The October Revolution is no different. Lenin and the Bolsheviks were not popular, despite the name Bolshevik literally meaning “Majority”, they were far from it. With strength, determination, and intelligence, however, Lenin was able, with his supporters, to seize power through a coup on the much popular Russian Republic (more often known as “The Provisional Government”).
As soon as Lenin and the Bolsheviks took power, the first thing they did was quickly build and deploy a propaganda machine within Russia to persuade the lemmings that their coup was popular, and they promised things they knew the people wanted. Mostly an end to Russia’s involvement in the First World War.
Quickly, the Bolsheviks became popular among the lemmings, and Trotsky used this propaganda to conscript millions of mostly peasant lemmings into the newly formed Red Army. On top of that, they instituted the amnesty and conversion of former Tsarist military officers to turn the Red Army from an armed peasant mob into a professional military. All in preparation for counter-revolutionaries seeking to overthrow their revolution.
Propaganda is key, especially after you take power. Having an armed force isn’t enough; you also need propaganda to convince the lemming population to support your revolution as popular in order to get them to accept things like conscription into your new military and police forces.

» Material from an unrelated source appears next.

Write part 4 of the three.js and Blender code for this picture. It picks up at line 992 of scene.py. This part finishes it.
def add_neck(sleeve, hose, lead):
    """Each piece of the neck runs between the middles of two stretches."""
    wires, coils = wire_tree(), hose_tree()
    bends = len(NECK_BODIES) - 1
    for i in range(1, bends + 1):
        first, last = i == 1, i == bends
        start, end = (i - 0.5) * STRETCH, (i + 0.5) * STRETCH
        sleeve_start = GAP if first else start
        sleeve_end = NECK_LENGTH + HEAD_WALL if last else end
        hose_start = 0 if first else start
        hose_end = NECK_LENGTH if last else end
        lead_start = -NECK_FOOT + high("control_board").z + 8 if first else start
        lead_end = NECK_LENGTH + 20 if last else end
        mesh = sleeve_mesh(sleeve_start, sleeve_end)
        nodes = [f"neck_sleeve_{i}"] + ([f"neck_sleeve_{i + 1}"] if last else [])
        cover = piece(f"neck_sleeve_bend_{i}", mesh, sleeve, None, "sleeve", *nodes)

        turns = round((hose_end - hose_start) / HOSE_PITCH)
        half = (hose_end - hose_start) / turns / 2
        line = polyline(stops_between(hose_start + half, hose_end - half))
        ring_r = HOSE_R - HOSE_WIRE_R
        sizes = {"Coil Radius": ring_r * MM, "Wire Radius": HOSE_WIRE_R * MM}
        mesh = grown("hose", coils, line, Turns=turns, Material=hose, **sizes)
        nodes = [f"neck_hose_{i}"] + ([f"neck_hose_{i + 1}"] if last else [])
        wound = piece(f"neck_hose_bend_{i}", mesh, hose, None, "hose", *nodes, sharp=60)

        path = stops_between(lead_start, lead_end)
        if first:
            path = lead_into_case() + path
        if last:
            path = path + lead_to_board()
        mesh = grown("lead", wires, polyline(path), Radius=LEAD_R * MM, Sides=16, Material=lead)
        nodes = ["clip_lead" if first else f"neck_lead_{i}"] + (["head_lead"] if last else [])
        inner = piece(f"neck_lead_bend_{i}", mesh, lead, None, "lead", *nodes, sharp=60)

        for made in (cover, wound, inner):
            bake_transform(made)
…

What kind of military or police force will you have without manpower? What good will your revolutionary system be after that?
In Conclusion:
In a nutshell, hopefully this has educated readers on what a revolutionary takeover would look like. The last thing we want is to take over and then sit around wondering what the hell to do. Allowing someone more competent (Evangelical Fundamentalists, Leftists, System Loyalists, etc.) to take over.
As the worst thing to do after winning is to have no idea what you’re doing or have no plan for anything, this is what kills revolutions.